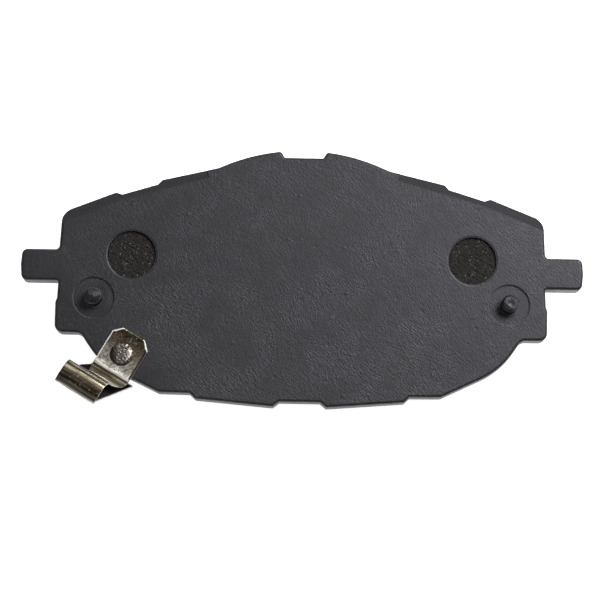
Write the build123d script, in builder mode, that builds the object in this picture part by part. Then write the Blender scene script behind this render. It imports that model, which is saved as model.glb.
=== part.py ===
"""Disc brake pad: backing plate, underlayer, two lining blocks, two locating pins and a riveted wear indicator.

The pad lies on its friction face. +Z is out of the back of the plate (the piston side), +Y is the humped edge
and +X is the right ear. The origin is at the middle of the friction face. Millimetres throughout.
"""

import os
from math import asin, cos, degrees, hypot, radians, sin, sqrt

from build123d import *

os.makedirs("parts", exist_ok=True)

# Heights, from the friction face upwards.
LINING_THICKNESS = 10.0
UNDERLAYER_THICKNESS = 1.5
PLATE_THICKNESS = 6.0
PLATE_BOTTOM = LINING_THICKNESS + UNDERLAYER_THICKNESS
PLATE_TOP = PLATE_BOTTOM + PLATE_THICKNESS

# Backing plate outline.
PLATE_HALF_LENGTH = 70.2
PLATE_HALF_HEIGHT = 32.15
EAR_TOP = 6.3
EAR_BOTTOM = -1.6
EAR_CROWN = 0.3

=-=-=

▶ **TASK BRIEF**: Your task is to quote the lines above, beginning with the first and ending with the one that holds "riveted wear indicator.".

▶ **FULL RESPONSE**:
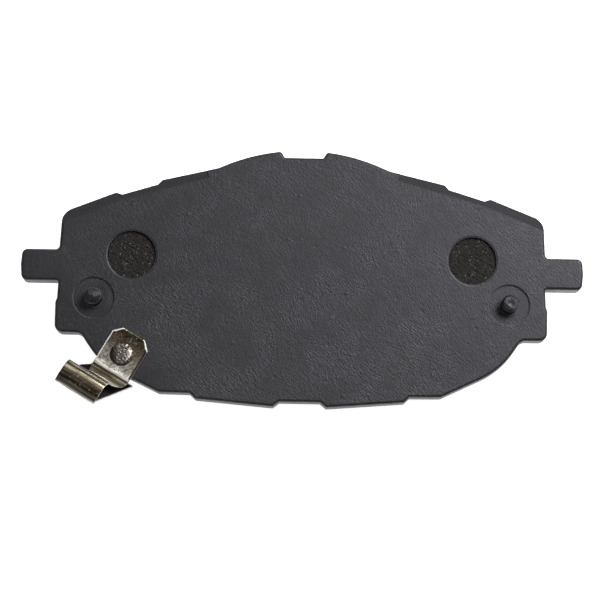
Write the build123d script, in builder mode, that builds the object in this picture part by part. Then write the Blender scene script behind this render. It imports that model, which is saved as model.glb.
=== part.py ===
"""Disc brake pad: backing plate, underlayer, two lining blocks, two locating pins and a riveted wear indicator.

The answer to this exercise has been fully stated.